Computation of unsteady flow through steam turbine blade rows at partial admission

Abstract

Partial admission in the steam turbine is associated with strong unsteady flow effects on aerodynamic performance. This paper presents a first-of-its-kind computational study of the problem. The unsteady flow field in multiple blade passages and multiple blade rows is governed by the quasi three-dimensional unsteady Navier-Stokes equations, closed by a mixing-length turbulence model. The partial admission is introduced by blocking one segmental arc (or several segmental arcs) of the inlet guide vane of the first stage. The flow equations are solved by using a time-dependent finite volume method.
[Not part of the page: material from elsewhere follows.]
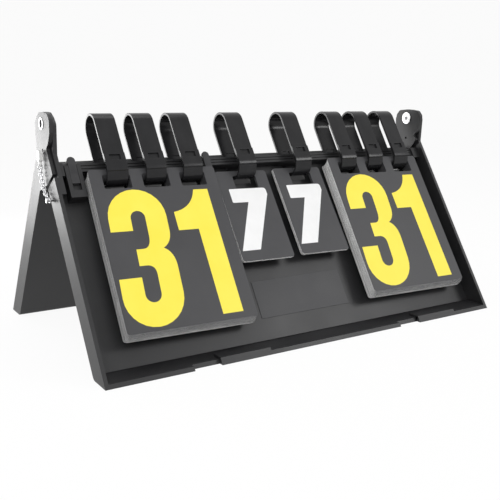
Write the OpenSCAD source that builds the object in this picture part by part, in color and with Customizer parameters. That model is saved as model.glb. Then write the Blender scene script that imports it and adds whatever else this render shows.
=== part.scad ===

The calculated unsteady force on rotor blades for a turbine stage at partial admission compares well with the corresponding experimental data. The present results show that a cyclic pumping and sucking phenomenon occurs in the rotor blade row of the first stage, resulting in large unsteady loading and marked mixing loss. For a single stage at a given admission rate, a blocking arrangement with two flow segments is shown to be much more detrimental than one arc of admission, because of the extra mixing loss. The results for a two-stage case, however, suggest that the decaying rate of circumferential non-uniformities could be far more important for performance. For this reason, an enhanced mixing loss in the first stage might be beneficial to the overall efficiency of a multistage turbine.